─── Records shown

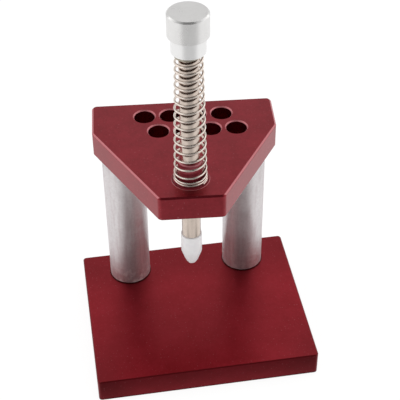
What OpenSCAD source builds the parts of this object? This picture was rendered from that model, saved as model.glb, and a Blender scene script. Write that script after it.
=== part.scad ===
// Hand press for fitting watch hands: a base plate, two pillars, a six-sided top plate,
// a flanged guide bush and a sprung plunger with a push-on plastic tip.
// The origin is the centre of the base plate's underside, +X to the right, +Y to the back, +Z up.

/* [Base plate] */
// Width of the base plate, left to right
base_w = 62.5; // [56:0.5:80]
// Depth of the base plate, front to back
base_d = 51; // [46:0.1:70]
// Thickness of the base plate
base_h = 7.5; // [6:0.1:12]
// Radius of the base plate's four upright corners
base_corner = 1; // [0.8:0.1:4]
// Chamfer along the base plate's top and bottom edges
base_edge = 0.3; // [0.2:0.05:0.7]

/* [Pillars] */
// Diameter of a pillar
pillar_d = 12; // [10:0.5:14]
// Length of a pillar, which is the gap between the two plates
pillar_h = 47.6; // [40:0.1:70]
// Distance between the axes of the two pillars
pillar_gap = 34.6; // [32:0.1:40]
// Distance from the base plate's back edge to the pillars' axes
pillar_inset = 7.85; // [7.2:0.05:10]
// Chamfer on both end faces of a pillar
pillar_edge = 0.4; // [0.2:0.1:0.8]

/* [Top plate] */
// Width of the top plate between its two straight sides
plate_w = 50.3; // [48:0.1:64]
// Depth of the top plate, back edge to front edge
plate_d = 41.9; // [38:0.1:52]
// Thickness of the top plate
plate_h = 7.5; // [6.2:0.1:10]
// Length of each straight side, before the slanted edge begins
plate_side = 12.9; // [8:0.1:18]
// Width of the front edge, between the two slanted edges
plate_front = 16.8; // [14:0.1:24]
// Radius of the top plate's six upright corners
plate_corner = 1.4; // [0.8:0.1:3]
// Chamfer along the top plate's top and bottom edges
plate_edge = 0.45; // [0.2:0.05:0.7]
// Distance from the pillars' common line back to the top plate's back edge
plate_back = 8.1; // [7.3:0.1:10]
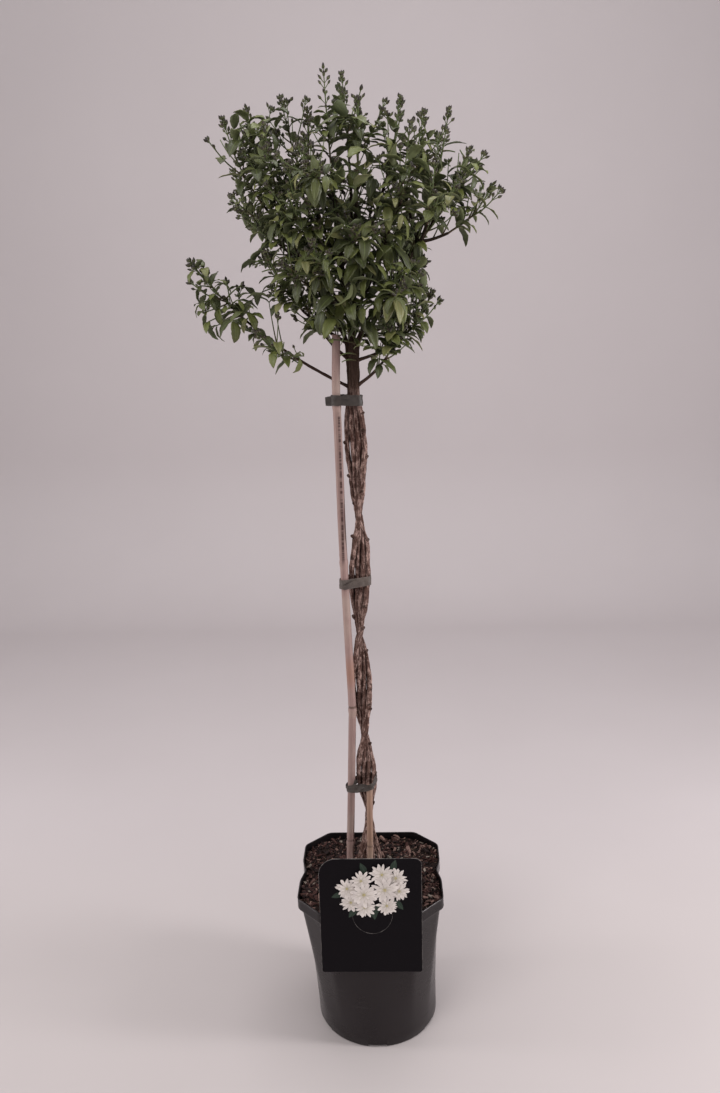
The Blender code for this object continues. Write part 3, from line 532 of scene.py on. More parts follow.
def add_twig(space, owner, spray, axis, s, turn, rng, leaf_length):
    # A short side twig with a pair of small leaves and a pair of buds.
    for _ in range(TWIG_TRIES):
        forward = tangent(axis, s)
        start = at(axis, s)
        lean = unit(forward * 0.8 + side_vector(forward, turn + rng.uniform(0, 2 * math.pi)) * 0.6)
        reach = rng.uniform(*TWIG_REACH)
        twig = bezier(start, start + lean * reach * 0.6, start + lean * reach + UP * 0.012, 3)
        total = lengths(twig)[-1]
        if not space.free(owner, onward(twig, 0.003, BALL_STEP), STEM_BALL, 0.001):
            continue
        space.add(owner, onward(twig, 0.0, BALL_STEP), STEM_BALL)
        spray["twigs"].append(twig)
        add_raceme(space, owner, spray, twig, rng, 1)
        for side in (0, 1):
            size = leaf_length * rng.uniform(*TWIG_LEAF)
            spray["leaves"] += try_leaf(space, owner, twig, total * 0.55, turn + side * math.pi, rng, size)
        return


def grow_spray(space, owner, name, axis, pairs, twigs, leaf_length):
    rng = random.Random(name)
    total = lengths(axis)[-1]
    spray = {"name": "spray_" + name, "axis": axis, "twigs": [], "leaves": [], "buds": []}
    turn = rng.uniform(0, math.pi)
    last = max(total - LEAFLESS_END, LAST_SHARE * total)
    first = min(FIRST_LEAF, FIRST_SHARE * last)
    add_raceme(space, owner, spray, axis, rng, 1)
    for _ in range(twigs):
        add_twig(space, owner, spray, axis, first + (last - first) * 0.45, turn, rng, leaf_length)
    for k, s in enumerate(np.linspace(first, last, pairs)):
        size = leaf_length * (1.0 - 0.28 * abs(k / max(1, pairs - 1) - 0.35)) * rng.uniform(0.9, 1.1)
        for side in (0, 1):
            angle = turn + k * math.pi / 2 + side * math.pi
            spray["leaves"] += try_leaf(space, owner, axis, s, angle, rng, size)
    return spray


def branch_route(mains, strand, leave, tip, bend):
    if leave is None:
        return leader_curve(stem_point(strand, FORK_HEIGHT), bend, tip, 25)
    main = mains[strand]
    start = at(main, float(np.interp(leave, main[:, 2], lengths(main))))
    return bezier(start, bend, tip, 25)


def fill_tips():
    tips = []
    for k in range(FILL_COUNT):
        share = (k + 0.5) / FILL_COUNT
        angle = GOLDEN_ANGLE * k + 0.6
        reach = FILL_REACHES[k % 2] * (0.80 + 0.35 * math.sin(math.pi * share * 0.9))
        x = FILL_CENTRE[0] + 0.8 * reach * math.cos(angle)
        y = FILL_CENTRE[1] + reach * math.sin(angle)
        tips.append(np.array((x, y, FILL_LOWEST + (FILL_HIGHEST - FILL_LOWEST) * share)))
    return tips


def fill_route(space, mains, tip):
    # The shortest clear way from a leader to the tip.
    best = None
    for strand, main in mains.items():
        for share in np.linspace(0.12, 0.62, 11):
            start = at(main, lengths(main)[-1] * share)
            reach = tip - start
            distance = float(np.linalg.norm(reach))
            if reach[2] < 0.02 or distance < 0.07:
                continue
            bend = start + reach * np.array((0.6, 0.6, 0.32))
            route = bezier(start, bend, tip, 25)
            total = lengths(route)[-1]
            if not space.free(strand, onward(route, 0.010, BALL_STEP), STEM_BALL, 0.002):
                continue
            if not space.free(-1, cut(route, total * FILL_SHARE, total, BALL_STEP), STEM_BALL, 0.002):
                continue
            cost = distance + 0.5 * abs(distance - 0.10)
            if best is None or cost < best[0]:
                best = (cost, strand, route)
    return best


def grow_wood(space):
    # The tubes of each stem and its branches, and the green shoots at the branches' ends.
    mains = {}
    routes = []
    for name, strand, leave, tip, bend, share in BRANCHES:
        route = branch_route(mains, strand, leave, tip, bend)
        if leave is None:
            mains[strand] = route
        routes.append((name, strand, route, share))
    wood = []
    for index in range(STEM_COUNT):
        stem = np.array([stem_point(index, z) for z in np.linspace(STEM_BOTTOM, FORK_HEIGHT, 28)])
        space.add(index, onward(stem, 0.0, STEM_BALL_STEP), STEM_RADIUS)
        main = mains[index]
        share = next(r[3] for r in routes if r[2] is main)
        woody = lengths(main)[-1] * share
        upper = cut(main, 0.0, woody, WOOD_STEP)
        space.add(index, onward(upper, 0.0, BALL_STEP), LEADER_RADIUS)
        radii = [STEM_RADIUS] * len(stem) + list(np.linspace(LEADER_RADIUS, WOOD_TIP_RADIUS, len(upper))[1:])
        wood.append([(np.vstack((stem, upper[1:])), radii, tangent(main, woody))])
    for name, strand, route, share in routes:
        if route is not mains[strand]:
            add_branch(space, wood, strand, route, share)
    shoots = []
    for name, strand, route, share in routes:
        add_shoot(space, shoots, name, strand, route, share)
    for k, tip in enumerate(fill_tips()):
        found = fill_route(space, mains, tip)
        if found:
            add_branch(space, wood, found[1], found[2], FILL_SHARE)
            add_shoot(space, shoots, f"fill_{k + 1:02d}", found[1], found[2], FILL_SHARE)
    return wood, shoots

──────

* _Work to be completed_
Repeat the data precisely, line by line.

* _Reply_
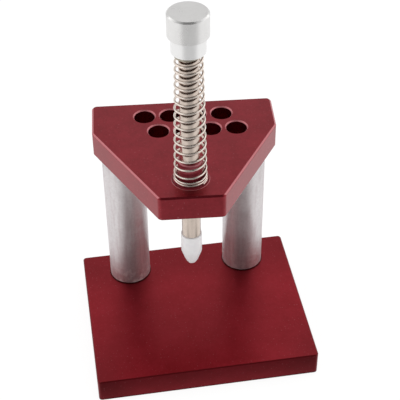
What OpenSCAD source builds the parts of this object? This picture was rendered from that model, saved as model.glb, and a Blender scene script. Write that script after it.
=== part.scad ===
// Hand press for fitting watch hands: a base plate, two pillars, a six-sided top plate,
// a flanged guide bush and a sprung plunger with a push-on plastic tip.
// The origin is the centre of the base plate's underside, +X to the right, +Y to the back, +Z up.

/* [Base plate] */
// Width of the base plate, left to right
base_w = 62.5; // [56:0.5:80]
// Depth of the base plate, front to back
base_d = 51; // [46:0.1:70]
// Thickness of the base plate
base_h = 7.5; // [6:0.1:12]
// Radius of the base plate's four upright corners
base_corner = 1; // [0.8:0.1:4]
// Chamfer along the base plate's top and bottom edges
base_edge = 0.3; // [0.2:0.05:0.7]

/* [Pillars] */
// Diameter of a pillar
pillar_d = 12; // [10:0.5:14]
// Length of a pillar, which is the gap between the two plates
pillar_h = 47.6; // [40:0.1:70]
// Distance between the axes of the two pillars
pillar_gap = 34.6; // [32:0.1:40]
// Distance from the base plate's back edge to the pillars' axes
pillar_inset = 7.85; // [7.2:0.05:10]
// Chamfer on both end faces of a pillar
pillar_edge = 0.4; // [0.2:0.1:0.8]

/* [Top plate] */
// Width of the top plate between its two straight sides
plate_w = 50.3; // [48:0.1:64]
// Depth of the top plate, back edge to front edge
plate_d = 41.9; // [38:0.1:52]
// Thickness of the top plate
plate_h = 7.5; // [6.2:0.1:10]
// Length of each straight side, before the slanted edge begins
plate_side = 12.9; // [8:0.1:18]
// Width of the front edge, between the two slanted edges
plate_front = 16.8; // [14:0.1:24]
// Radius of the top plate's six upright corners
plate_corner = 1.4; // [0.8:0.1:3]
// Chamfer along the top plate's top and bottom edges
plate_edge = 0.45; // [0.2:0.05:0.7]
// Distance from the pillars' common line back to the top plate's back edge
plate_back = 8.1; // [7.3:0.1:10]
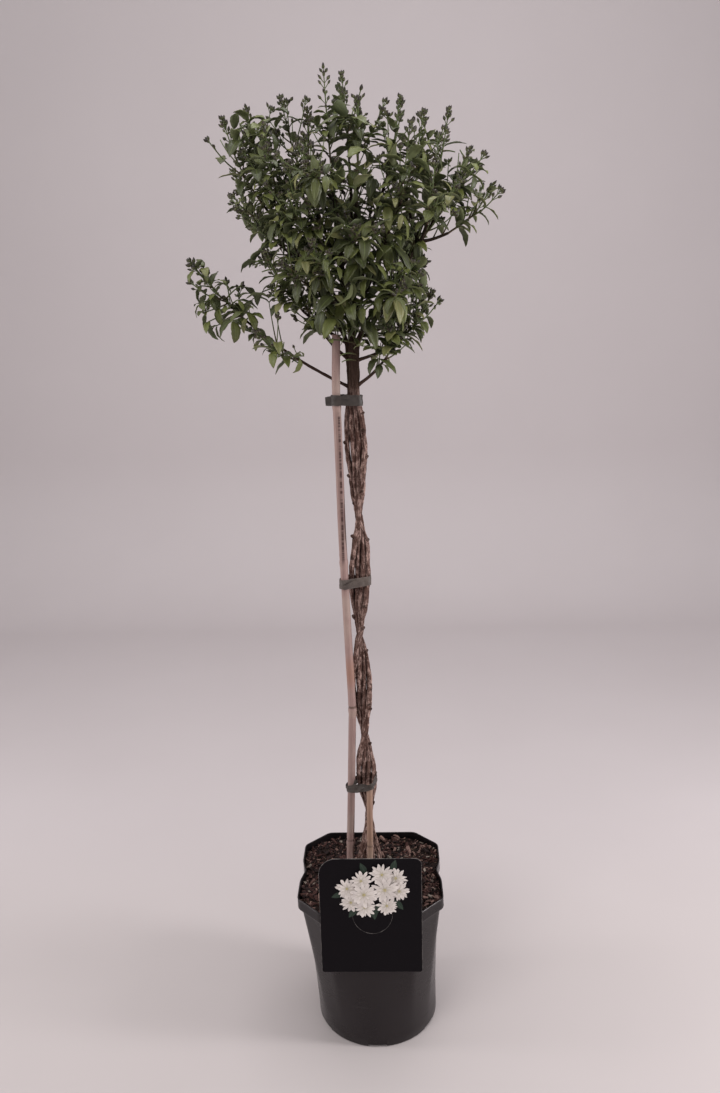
The Blender code for this object continues. Write part 3, from line 532 of scene.py on. More parts follow.
def add_twig(space, owner, spray, axis, s, turn, rng, leaf_length):
    # A short side twig with a pair of small leaves and a pair of buds.
    for _ in range(TWIG_TRIES):
        forward = tangent(axis, s)
        start = at(axis, s)
        lean = unit(forward * 0.8 + side_vector(forward, turn + rng.uniform(0, 2 * math.pi)) * 0.6)
        reach = rng.uniform(*TWIG_REACH)
        twig = bezier(start, start + lean * reach * 0.6, start + lean * reach + UP * 0.012, 3)
        total = lengths(twig)[-1]
        if not space.free(owner, onward(twig, 0.003, BALL_STEP), STEM_BALL, 0.001):
            continue
        space.add(owner, onward(twig, 0.0, BALL_STEP), STEM_BALL)
        spray["twigs"].append(twig)
        add_raceme(space, owner, spray, twig, rng, 1)
        for side in (0, 1):
            size = leaf_length * rng.uniform(*TWIG_LEAF)
            spray["leaves"] += try_leaf(space, owner, twig, total * 0.55, turn + side * math.pi, rng, size)
        return


def grow_spray(space, owner, name, axis, pairs, twigs, leaf_length):
    rng = random.Random(name)
    total = lengths(axis)[-1]
    spray = {"name": "spray_" + name, "axis": axis, "twigs": [], "leaves": [], "buds": []}
    turn = rng.uniform(0, math.pi)
    last = max(total - LEAFLESS_END, LAST_SHARE * total)
    first = min(FIRST_LEAF, FIRST_SHARE * last)
    add_raceme(space, owner, spray, axis, rng, 1)
    for _ in range(twigs):
        add_twig(space, owner, spray, axis, first + (last - first) * 0.45, turn, rng, leaf_length)
    for k, s in enumerate(np.linspace(first, last, pairs)):
        size = leaf_length * (1.0 - 0.28 * abs(k / max(1, pairs - 1) - 0.35)) * rng.uniform(0.9, 1.1)
        for side in (0, 1):
            angle = turn + k * math.pi / 2 + side * math.pi
            spray["leaves"] += try_leaf(space, owner, axis, s, angle, rng, size)
    return spray


def branch_route(mains, strand, leave, tip, bend):
    if leave is None:
        return leader_curve(stem_point(strand, FORK_HEIGHT), bend, tip, 25)
    main = mains[strand]
    start = at(main, float(np.interp(leave, main[:, 2], lengths(main))))
    return bezier(start, bend, tip, 25)


def fill_tips():
    tips = []
    for k in range(FILL_COUNT):
        share = (k + 0.5) / FILL_COUNT
        angle = GOLDEN_ANGLE * k + 0.6
        reach = FILL_REACHES[k % 2] * (0.80 + 0.35 * math.sin(math.pi * share * 0.9))
        x = FILL_CENTRE[0] + 0.8 * reach * math.cos(angle)
        y = FILL_CENTRE[1] + reach * math.sin(angle)
        tips.append(np.array((x, y, FILL_LOWEST + (FILL_HIGHEST - FILL_LOWEST) * share)))
    return tips


def fill_route(space, mains, tip):
    # The shortest clear way from a leader to the tip.
    best = None
    for strand, main in mains.items():
        for share in np.linspace(0.12, 0.62, 11):
            start = at(main, lengths(main)[-1] * share)
            reach = tip - start
            distance = float(np.linalg.norm(reach))
            if reach[2] < 0.02 or distance < 0.07:
                continue
            bend = start + reach * np.array((0.6, 0.6, 0.32))
            route = bezier(start, bend, tip, 25)
            total = lengths(route)[-1]
            if not space.free(strand, onward(route, 0.010, BALL_STEP), STEM_BALL, 0.002):
                continue
            if not space.free(-1, cut(route, total * FILL_SHARE, total, BALL_STEP), STEM_BALL, 0.002):
                continue
            cost = distance + 0.5 * abs(distance - 0.10)
            if best is None or cost < best[0]:
                best = (cost, strand, route)
    return best


def grow_wood(space):
    # The tubes of each stem and its branches, and the green shoots at the branches' ends.
    mains = {}
    routes = []
    for name, strand, leave, tip, bend, share in BRANCHES:
        route = branch_route(mains, strand, leave, tip, bend)
        if leave is None:
            mains[strand] = route
        routes.append((name, strand, route, share))
    wood = []
    for index in range(STEM_COUNT):
        stem = np.array([stem_point(index, z) for z in np.linspace(STEM_BOTTOM, FORK_HEIGHT, 28)])
        space.add(index, onward(stem, 0.0, STEM_BALL_STEP), STEM_RADIUS)
        main = mains[index]
        share = next(r[3] for r in routes if r[2] is main)
        woody = lengths(main)[-1] * share
        upper = cut(main, 0.0, woody, WOOD_STEP)
        space.add(index, onward(upper, 0.0, BALL_STEP), LEADER_RADIUS)
        radii = [STEM_RADIUS] * len(stem) + list(np.linspace(LEADER_RADIUS, WOOD_TIP_RADIUS, len(upper))[1:])
        wood.append([(np.vstack((stem, upper[1:])), radii, tangent(main, woody))])
    for name, strand, route, share in routes:
        if route is not mains[strand]:
            add_branch(space, wood, strand, route, share)
    shoots = []
    for name, strand, route, share in routes:
        add_shoot(space, shoots, name, strand, route, share)
    for k, tip in enumerate(fill_tips()):
        found = fill_route(space, mains, tip)
        if found:
            add_branch(space, wood, found[1], found[2], FILL_SHARE)
            add_shoot(space, shoots, f"fill_{k + 1:02d}", found[1], found[2], FILL_SHARE)
    return wood, shoots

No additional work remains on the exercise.